VW-Bosse unter Druck

Dieses Urteil setzt den VW-Bossen gewaltig zu! Ihr Verhalten hat das Landgericht Hildesheim am 17. Januar als „sittenwidrig“ eingestuft. Die Manipulationen im Abgas-Skandal seien eine „bewusste Täuschung“ gewesen – und somit vorsätzlicher Betrug, zum Zweck der Kostensenkung. Diese Taktik sei „ebenso verwerflich wie in der Vergangenheit etwa die Beimischung von Glykol in Wein oder von Pferdefleisch in Lasagne“, heißt es in der Begründung.

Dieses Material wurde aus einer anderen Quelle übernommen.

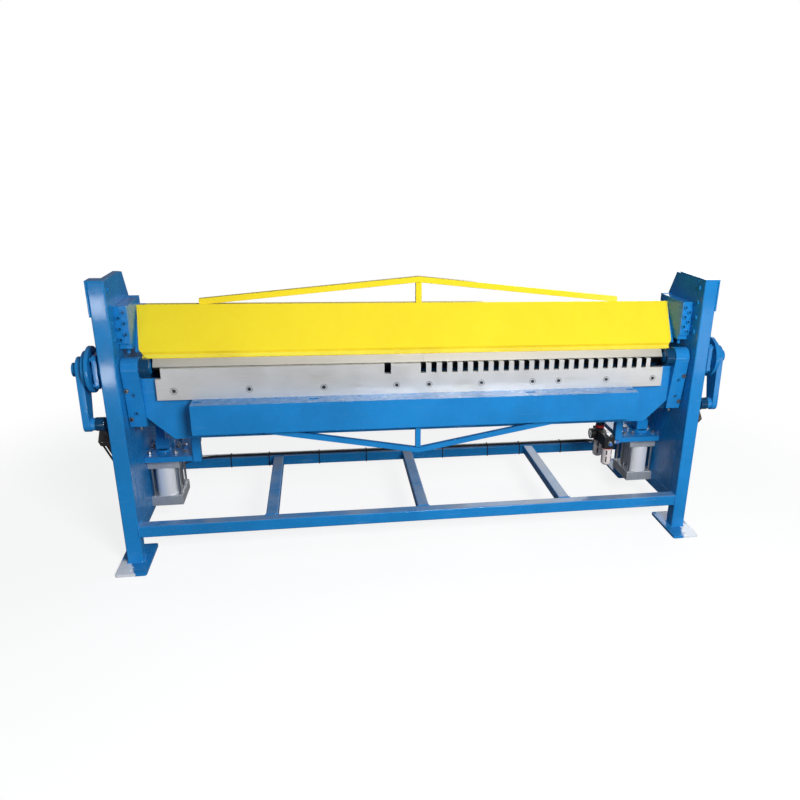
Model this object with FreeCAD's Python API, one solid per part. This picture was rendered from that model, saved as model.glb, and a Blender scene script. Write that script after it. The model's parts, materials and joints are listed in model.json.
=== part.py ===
# Sheet metal folding machine for two metre sheet, worked by air cylinders.
# A welded frame of square tube carries a lower beam with the bed jaw. A clamp
# beam with the upper jaws slides straight up and down between guides at the two
# ends. The folding apron hangs on two pivots in line with the bed edge and swings
# forward and up. Cranks outside the frame join the apron to two leaning air
# cylinders, and two pairs of upright cylinders drive the clamp beam.
# X runs along the machine, Y to the back, Z up. Sizes are in millimetres and are
# measured from the middle of the length, the front of the posts and the floor.
# The finished pieces are then moved so that the middle of the footprint is zero.
import FreeCAD, Part
import math
import os

V = FreeCAD.Vector
ALONG_X = V(1, 0, 0)
ALONG_Y = V(0, 1, 0)
ALONG_Z = V(0, 0, 1)

# Welded frame
bay_width = 2348.0
frame_depth = 750.0
post_height = 1162.0
post_size = 60.0
post_wall = 4.0
tube_corner = 5.0
rail_size = 50.0
rail_wall = 3.0
rail_top = 174.0
crossbar_width = 50.0
crossbar_height = 40.0
crossbar_pitch = 650.0
side_rail_top = 165.0
rear_leg_height = 440.0
side_plate_thickness = 12.0
side_plate_top_reach = 210.0
foot_thickness = 12.0
foot_width = 120.0
foot_length = 252.0
foot_toe = 92.0
foot_corner = 10.0
foot_hole_diameter = 16.0
foot_hole_inset = 27.0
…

VW habe „die Ahnungslosigkeit der Verbraucher bewusst zu seinem eigenen Vorteil ausgenutzt“. Rechtsanwalt Marc Frey schätzt das Urteil als „spektakulär“ ein – bisher sei es aber nicht rechtskräftig. Ob die Entscheidung der Richter Bestand haben wird, sei noch offen. Grundsätzlich gelte: Es ist einfacher seine Ansprüche gegen den Händler zu richten als gegen VW als Konzern.